-- Records for this task start --

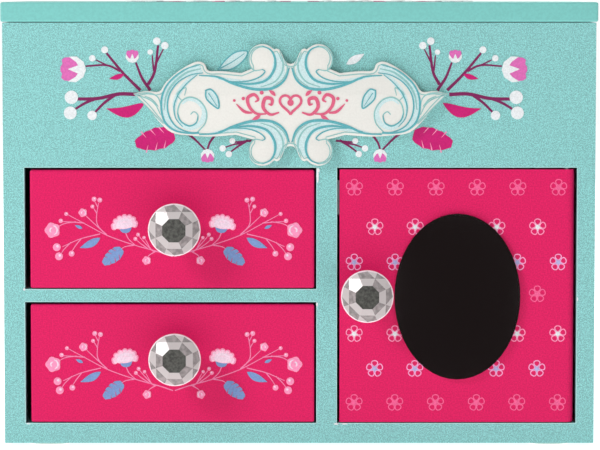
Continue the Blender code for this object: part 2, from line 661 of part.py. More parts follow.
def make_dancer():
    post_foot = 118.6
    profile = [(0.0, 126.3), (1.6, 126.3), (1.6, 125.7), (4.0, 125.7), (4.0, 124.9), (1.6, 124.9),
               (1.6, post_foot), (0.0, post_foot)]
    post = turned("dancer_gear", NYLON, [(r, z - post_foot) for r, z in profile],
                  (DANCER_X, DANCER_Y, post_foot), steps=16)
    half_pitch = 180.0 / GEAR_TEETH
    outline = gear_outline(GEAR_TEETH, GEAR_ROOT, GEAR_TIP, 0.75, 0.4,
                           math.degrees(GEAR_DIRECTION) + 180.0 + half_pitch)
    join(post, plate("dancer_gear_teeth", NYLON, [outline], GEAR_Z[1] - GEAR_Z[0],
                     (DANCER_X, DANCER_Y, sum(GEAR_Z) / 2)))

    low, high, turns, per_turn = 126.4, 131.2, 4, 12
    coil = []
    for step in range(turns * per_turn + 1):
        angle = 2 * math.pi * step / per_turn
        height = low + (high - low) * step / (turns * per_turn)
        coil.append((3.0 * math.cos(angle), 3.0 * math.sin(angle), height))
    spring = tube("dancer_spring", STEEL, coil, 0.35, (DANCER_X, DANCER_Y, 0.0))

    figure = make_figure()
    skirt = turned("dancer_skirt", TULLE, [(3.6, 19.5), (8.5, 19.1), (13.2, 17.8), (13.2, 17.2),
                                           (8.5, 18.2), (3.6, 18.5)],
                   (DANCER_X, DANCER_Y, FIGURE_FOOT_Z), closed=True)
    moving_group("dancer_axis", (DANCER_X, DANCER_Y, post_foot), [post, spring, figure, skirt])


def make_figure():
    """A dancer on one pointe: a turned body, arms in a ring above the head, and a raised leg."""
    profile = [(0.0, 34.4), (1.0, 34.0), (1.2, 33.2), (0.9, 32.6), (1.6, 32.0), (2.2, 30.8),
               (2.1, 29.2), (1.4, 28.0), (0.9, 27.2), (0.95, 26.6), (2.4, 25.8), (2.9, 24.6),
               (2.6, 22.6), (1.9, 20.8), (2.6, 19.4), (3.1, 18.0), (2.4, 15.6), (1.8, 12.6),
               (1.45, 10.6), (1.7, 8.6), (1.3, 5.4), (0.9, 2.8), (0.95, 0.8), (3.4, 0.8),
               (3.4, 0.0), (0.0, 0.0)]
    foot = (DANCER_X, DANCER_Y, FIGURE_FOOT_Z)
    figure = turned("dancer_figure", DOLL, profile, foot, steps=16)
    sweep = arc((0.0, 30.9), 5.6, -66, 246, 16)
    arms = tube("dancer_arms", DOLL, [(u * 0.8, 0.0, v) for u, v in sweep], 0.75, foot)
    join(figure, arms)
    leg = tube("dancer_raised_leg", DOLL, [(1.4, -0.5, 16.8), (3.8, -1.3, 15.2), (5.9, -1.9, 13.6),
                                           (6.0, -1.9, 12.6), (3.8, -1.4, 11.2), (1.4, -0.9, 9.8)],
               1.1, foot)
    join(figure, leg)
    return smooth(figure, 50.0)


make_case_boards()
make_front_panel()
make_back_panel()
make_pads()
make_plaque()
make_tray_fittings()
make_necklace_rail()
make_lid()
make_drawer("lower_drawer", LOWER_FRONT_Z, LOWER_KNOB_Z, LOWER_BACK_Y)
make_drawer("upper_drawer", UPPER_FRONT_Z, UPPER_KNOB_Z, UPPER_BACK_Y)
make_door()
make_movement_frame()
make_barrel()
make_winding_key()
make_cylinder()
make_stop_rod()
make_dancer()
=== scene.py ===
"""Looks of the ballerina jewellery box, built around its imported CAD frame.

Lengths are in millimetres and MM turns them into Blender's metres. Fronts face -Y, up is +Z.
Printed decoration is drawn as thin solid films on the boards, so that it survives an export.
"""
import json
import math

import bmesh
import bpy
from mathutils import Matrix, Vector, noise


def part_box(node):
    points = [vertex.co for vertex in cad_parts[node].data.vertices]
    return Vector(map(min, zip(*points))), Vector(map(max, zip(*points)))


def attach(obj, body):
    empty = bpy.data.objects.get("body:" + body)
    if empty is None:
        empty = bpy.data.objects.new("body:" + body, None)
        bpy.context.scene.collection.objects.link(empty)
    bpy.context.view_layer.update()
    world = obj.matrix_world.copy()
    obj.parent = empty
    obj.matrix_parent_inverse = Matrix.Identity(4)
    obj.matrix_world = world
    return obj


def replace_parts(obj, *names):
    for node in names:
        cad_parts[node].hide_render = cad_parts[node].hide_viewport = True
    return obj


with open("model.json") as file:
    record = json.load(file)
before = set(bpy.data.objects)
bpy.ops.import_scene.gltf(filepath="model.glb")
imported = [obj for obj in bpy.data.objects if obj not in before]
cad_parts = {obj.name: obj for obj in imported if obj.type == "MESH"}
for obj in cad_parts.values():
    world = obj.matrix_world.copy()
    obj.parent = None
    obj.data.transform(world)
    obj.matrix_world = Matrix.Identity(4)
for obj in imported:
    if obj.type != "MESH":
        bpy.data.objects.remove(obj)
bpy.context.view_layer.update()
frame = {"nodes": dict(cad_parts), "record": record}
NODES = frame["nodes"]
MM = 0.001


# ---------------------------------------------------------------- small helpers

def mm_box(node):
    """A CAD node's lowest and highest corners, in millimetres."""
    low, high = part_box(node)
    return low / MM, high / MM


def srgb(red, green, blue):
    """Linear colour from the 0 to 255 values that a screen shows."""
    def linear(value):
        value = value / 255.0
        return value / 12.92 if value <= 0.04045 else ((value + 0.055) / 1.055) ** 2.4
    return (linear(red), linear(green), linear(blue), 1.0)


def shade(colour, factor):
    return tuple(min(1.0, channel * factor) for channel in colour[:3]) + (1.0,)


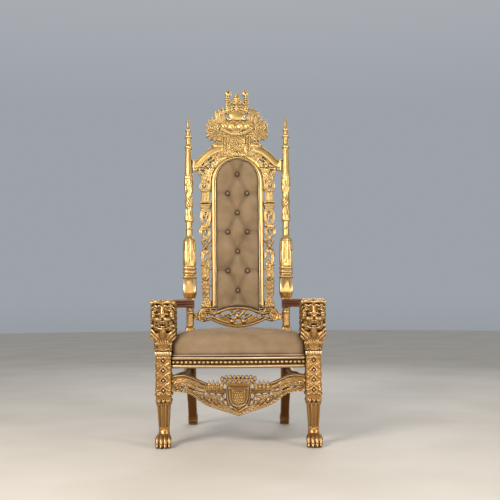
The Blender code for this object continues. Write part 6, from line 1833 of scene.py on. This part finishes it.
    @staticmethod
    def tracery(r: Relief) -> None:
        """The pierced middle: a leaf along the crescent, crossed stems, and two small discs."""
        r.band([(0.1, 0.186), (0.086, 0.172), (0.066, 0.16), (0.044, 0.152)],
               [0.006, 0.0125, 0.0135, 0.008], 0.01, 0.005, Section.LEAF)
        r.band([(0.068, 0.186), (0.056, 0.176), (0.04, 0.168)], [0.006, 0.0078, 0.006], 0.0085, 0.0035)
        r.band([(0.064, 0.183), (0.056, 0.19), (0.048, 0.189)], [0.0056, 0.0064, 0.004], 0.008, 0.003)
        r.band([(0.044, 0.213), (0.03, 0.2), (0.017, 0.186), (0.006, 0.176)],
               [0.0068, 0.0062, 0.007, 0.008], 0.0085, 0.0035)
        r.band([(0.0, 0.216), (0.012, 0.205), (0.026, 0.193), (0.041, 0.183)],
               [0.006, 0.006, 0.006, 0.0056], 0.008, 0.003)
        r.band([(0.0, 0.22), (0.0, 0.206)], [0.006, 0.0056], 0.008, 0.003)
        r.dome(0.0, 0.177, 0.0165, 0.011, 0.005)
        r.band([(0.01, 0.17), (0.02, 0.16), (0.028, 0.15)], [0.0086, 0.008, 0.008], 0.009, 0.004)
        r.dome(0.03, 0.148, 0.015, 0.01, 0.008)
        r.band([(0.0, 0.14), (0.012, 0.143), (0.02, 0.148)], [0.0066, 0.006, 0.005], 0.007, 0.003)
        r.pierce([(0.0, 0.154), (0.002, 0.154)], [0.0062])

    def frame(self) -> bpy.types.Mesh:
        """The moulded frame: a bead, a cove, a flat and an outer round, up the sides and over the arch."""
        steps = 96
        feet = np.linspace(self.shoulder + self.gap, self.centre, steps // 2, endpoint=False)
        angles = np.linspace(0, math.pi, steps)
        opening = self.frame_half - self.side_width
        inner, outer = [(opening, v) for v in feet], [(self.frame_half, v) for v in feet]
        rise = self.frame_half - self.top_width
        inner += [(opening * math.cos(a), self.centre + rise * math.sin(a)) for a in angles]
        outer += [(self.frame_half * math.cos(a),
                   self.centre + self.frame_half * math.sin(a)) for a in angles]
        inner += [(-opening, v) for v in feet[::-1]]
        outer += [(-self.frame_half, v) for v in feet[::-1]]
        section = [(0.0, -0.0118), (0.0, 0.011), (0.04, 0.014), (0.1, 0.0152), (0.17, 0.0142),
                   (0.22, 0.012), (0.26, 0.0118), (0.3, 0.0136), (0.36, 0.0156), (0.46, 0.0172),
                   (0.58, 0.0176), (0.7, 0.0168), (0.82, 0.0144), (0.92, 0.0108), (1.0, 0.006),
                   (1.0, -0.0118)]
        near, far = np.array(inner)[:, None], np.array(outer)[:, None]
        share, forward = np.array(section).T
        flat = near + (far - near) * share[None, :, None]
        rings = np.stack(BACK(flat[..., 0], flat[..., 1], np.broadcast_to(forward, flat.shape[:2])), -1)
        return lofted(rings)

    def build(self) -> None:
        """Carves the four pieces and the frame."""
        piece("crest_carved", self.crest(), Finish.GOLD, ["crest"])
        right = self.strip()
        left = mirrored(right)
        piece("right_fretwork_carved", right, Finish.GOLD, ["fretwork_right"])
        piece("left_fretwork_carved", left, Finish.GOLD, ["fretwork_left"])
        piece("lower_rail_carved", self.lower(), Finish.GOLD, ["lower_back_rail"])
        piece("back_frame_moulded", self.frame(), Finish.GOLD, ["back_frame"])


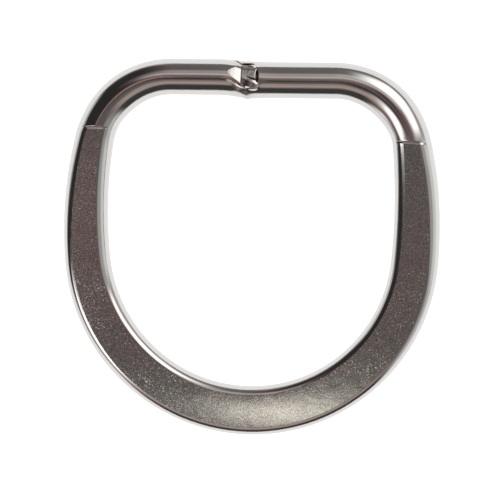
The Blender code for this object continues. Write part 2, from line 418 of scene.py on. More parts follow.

-- Records for this task end --

Exercise directions: Return the lines above precisely as they appear, beginning at the first line and ending at the line with "(DANCER_X, DANCER_Y, sum(GEAR_Z)", and nothing after it.

Solution for this problem:
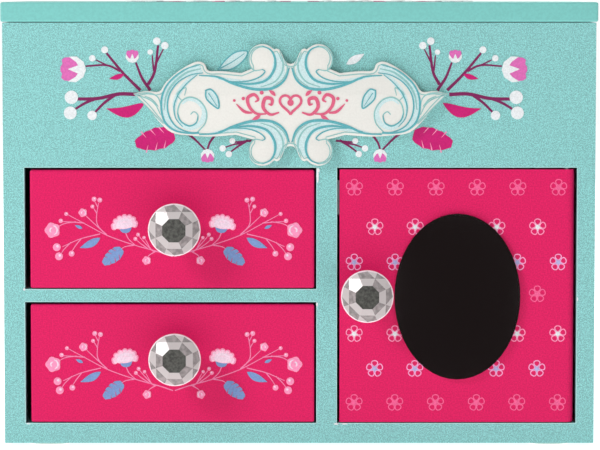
Continue the Blender code for this object: part 2, from line 661 of part.py. More parts follow.
def make_dancer():
    post_foot = 118.6
    profile = [(0.0, 126.3), (1.6, 126.3), (1.6, 125.7), (4.0, 125.7), (4.0, 124.9), (1.6, 124.9),
               (1.6, post_foot), (0.0, post_foot)]
    post = turned("dancer_gear", NYLON, [(r, z - post_foot) for r, z in profile],
                  (DANCER_X, DANCER_Y, post_foot), steps=16)
    half_pitch = 180.0 / GEAR_TEETH
    outline = gear_outline(GEAR_TEETH, GEAR_ROOT, GEAR_TIP, 0.75, 0.4,
                           math.degrees(GEAR_DIRECTION) + 180.0 + half_pitch)
    join(post, plate("dancer_gear_teeth", NYLON, [outline], GEAR_Z[1] - GEAR_Z[0],
                     (DANCER_X, DANCER_Y, sum(GEAR_Z) / 2)))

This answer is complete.